**WRITTEN PROBLEM:**
Report how many lines contain "return". The answer is a single number.
——
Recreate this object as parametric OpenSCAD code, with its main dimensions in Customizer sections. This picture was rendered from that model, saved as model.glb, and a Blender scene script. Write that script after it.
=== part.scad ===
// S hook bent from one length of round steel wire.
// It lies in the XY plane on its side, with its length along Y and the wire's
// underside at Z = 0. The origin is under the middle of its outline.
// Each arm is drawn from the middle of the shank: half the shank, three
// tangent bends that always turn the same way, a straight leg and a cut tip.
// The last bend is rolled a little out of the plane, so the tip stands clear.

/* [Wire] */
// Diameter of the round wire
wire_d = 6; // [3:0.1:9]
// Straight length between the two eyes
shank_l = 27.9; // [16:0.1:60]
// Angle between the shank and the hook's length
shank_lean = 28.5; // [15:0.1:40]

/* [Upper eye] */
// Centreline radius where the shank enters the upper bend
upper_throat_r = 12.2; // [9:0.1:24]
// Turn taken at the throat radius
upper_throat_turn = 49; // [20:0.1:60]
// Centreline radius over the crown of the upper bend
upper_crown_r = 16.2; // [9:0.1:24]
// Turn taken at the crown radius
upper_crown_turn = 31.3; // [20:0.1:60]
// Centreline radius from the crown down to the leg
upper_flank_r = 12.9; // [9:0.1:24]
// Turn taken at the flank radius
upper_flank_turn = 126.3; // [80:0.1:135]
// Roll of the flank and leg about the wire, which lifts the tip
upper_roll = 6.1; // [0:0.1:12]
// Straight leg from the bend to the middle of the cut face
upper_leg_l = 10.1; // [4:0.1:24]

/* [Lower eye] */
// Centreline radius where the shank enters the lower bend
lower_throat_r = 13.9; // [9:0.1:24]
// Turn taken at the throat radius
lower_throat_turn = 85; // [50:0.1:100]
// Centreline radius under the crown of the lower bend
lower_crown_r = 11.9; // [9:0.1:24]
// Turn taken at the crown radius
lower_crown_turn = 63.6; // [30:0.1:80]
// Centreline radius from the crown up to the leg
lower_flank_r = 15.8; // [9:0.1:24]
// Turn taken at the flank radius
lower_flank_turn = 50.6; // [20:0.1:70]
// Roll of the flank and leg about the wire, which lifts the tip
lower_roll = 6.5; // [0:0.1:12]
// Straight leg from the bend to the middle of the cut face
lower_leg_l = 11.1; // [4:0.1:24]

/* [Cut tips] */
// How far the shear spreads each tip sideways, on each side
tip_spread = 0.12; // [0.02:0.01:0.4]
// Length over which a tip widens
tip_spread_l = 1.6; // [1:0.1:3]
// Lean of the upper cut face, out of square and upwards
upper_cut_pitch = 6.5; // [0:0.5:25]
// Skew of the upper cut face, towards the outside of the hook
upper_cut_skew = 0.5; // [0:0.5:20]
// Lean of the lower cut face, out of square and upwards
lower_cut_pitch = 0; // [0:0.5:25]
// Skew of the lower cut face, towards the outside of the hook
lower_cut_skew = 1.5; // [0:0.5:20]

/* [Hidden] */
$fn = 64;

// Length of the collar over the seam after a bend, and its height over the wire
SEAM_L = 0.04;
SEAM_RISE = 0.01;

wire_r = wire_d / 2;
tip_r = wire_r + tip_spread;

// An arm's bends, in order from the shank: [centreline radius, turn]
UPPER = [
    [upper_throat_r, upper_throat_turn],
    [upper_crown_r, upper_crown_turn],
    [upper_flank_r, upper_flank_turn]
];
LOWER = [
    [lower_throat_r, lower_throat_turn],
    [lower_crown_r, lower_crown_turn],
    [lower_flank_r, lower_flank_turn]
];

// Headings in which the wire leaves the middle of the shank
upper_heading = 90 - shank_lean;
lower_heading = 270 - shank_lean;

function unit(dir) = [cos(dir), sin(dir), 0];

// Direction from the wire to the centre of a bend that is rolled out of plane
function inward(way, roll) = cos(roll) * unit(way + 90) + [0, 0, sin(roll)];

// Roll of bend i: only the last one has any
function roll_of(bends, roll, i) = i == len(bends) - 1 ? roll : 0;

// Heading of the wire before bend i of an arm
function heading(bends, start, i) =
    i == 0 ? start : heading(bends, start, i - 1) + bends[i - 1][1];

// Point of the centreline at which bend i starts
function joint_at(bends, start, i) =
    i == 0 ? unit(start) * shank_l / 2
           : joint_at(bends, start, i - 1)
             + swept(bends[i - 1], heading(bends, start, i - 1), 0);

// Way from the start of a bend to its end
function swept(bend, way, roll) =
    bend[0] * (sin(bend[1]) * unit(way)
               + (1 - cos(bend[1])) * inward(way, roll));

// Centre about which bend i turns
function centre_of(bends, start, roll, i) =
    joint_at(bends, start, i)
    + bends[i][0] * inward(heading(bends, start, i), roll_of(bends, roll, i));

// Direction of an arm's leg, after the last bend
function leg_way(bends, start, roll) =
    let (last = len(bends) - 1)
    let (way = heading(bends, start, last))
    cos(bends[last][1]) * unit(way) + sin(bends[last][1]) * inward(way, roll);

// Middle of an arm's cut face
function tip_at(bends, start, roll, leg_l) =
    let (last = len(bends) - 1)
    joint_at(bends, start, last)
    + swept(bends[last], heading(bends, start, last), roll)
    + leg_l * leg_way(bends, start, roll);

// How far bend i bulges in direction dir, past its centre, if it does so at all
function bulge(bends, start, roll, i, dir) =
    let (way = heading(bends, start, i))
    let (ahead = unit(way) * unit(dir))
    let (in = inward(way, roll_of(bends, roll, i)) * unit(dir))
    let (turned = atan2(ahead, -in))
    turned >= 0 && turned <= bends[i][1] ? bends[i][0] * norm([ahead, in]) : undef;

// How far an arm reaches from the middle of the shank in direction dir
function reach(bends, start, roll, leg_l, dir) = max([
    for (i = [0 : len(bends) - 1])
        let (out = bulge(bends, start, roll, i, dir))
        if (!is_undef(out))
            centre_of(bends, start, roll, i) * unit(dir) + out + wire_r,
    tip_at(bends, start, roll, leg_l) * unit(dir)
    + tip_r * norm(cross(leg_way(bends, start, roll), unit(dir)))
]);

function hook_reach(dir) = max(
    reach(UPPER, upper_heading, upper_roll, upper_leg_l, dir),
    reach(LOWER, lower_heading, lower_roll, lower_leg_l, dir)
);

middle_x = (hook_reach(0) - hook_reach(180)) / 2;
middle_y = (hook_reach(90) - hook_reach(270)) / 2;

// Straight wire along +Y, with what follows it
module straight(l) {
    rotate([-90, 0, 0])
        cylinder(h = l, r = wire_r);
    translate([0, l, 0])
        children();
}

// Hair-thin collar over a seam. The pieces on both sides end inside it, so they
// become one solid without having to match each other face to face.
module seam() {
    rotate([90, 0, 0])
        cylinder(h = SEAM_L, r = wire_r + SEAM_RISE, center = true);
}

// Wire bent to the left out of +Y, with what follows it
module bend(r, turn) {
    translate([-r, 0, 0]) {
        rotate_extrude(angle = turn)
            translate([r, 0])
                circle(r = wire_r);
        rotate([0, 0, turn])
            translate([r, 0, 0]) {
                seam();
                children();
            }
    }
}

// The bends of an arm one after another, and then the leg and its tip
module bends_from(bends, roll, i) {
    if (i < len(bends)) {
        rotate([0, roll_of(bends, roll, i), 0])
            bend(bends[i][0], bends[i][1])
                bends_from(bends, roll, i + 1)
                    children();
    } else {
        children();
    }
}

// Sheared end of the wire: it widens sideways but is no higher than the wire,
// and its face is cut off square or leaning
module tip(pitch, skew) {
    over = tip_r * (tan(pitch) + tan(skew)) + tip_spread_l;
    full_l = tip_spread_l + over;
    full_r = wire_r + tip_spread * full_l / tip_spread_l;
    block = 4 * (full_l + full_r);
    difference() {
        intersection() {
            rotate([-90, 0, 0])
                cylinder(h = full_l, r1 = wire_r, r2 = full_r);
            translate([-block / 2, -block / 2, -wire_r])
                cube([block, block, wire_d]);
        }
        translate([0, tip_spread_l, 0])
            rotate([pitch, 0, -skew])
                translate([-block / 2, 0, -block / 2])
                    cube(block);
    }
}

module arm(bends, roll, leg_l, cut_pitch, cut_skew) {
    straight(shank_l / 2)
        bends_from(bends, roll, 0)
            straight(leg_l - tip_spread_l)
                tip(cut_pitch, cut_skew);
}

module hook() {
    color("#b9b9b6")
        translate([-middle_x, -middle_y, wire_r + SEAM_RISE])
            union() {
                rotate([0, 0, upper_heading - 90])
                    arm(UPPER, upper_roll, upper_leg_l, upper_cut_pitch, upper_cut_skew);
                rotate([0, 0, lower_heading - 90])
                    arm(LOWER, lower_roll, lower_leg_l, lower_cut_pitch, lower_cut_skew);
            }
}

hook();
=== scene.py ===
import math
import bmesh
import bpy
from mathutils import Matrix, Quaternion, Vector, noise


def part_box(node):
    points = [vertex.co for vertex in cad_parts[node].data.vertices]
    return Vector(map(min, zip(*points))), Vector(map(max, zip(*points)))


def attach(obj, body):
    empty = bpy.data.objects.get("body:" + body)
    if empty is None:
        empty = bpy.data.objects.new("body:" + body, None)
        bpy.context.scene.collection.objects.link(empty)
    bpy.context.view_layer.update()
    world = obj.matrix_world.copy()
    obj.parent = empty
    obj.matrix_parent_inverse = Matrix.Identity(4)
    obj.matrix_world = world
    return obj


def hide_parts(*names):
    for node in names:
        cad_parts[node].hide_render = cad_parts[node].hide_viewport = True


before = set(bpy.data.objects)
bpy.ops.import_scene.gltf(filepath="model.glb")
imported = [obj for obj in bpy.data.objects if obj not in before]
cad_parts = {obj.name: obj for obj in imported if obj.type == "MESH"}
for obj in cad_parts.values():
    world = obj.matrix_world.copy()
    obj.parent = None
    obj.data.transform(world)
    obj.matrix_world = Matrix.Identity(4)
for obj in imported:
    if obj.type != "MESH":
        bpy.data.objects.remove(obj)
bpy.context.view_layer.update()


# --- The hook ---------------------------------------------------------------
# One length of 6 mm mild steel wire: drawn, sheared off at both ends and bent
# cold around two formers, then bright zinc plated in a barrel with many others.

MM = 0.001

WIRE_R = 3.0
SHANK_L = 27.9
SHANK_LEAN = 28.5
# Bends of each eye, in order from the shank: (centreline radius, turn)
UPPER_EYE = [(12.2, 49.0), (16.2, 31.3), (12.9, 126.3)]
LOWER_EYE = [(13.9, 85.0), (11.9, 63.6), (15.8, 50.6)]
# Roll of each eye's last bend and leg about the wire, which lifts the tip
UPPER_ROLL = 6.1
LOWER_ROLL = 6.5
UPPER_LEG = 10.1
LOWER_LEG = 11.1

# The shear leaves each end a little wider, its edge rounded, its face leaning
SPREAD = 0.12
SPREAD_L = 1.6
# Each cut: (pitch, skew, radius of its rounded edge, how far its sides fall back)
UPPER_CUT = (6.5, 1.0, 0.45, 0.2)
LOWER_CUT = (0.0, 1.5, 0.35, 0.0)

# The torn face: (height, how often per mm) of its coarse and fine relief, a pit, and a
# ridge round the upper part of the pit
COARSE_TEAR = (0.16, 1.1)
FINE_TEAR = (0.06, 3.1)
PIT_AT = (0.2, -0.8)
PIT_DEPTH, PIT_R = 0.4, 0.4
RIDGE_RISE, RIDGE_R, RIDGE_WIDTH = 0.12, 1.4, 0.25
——
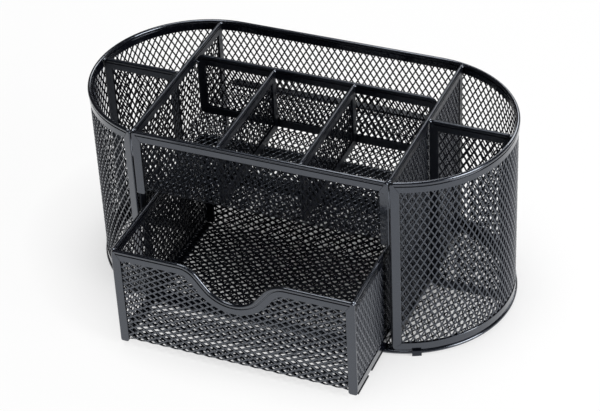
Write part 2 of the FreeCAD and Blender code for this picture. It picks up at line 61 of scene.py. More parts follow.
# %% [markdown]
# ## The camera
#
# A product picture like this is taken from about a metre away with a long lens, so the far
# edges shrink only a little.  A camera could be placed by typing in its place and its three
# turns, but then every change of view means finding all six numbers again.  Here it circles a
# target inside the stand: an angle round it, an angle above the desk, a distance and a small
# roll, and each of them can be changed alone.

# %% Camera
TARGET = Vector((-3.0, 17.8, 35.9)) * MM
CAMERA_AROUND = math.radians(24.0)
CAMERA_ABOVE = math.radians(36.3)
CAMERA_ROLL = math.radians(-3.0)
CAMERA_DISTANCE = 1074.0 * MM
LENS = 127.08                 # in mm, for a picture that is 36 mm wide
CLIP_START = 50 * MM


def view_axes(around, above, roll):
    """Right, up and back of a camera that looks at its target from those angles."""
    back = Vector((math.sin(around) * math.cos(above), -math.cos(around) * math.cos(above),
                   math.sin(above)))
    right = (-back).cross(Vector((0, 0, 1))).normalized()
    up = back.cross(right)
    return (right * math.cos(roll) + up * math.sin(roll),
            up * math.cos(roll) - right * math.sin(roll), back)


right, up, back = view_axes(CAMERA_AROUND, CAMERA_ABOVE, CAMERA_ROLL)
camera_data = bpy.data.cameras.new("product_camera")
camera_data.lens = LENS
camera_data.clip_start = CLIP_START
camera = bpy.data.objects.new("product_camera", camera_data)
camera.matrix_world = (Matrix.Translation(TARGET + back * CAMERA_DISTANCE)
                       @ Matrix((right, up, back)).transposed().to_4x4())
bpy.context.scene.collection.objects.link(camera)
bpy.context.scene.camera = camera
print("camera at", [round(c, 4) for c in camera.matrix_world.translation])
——
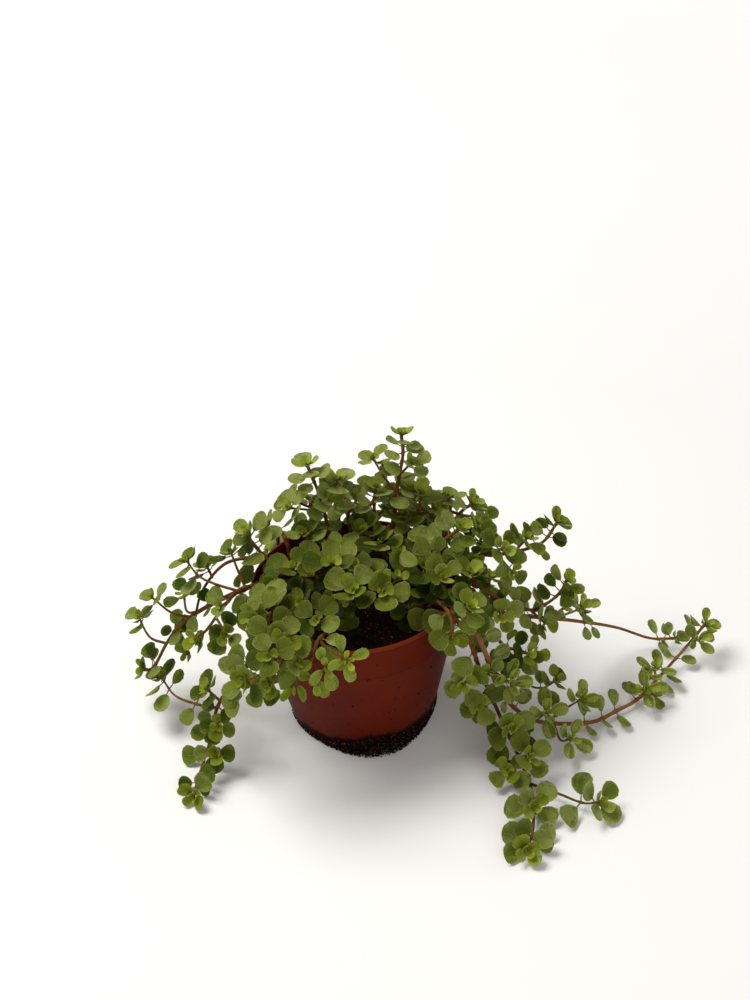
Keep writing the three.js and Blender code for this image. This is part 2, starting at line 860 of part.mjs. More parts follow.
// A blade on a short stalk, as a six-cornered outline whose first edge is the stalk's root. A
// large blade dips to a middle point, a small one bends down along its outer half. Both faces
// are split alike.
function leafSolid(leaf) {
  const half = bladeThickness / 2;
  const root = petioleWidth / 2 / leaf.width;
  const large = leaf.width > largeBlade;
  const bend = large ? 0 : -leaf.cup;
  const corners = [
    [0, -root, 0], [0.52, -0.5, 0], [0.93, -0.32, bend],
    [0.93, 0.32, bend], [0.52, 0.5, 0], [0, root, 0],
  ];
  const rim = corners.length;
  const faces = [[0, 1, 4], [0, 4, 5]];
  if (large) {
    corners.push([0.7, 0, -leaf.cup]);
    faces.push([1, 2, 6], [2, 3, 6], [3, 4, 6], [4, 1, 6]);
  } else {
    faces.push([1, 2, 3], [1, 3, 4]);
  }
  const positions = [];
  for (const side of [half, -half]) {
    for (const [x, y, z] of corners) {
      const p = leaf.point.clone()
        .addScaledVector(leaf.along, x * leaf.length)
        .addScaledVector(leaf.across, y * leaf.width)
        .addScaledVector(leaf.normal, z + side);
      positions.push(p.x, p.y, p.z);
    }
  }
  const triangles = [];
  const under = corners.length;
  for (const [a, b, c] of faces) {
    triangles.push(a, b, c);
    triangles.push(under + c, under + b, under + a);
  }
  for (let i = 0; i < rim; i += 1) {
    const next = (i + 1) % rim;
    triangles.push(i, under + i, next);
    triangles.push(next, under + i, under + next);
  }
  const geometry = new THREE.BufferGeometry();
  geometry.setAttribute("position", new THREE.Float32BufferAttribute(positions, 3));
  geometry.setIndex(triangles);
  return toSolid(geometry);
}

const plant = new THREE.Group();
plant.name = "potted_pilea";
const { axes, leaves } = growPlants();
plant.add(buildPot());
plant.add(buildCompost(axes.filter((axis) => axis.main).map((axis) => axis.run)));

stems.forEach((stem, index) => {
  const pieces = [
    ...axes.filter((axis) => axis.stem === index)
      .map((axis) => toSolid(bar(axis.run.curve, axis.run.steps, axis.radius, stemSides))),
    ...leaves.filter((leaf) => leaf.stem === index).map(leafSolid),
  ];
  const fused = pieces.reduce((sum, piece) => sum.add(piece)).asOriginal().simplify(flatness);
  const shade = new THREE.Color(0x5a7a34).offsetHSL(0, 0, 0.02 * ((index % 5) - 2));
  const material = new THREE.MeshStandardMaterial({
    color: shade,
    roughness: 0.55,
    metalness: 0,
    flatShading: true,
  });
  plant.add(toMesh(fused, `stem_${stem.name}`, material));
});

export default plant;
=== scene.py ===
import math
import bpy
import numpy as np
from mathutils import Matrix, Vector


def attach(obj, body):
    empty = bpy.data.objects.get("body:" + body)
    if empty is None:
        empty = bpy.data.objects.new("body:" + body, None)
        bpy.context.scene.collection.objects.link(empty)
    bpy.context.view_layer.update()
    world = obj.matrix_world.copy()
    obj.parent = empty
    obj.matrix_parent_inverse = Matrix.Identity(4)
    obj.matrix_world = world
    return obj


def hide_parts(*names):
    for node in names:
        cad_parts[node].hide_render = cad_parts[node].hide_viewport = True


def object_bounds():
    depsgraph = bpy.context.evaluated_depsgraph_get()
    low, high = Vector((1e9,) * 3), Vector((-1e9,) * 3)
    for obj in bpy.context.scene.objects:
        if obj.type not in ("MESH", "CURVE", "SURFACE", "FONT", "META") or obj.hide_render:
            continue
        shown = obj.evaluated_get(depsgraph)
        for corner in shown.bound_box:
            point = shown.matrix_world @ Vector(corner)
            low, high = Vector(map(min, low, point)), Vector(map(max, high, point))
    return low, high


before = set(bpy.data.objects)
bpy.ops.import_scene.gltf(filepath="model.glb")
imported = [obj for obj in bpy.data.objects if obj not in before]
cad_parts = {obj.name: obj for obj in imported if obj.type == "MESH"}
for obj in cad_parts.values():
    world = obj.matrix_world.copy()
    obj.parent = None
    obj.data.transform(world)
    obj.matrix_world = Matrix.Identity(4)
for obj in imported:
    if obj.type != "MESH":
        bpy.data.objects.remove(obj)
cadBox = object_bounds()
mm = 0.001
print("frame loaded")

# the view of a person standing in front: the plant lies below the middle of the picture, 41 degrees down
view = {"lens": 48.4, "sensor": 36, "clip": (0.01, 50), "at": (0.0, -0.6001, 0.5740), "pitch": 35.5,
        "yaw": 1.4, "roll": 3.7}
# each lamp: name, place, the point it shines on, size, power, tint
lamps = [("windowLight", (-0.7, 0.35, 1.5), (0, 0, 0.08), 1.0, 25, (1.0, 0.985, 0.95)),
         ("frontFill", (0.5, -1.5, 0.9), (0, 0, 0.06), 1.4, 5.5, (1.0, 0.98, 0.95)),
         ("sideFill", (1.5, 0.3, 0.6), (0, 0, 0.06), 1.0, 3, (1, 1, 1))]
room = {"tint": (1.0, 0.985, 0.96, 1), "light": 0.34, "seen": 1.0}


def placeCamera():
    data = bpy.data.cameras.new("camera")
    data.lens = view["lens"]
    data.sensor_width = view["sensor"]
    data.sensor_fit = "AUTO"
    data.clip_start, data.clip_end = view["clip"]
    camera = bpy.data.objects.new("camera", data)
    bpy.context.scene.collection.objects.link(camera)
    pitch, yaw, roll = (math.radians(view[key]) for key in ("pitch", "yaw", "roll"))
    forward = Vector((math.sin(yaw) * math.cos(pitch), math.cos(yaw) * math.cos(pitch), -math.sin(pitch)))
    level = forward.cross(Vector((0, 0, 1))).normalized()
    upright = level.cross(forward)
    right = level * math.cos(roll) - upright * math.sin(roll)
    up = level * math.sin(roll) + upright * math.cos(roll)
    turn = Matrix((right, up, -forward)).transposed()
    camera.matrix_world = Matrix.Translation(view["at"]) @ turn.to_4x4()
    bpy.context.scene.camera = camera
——
**WRITTEN ANSWER:**
6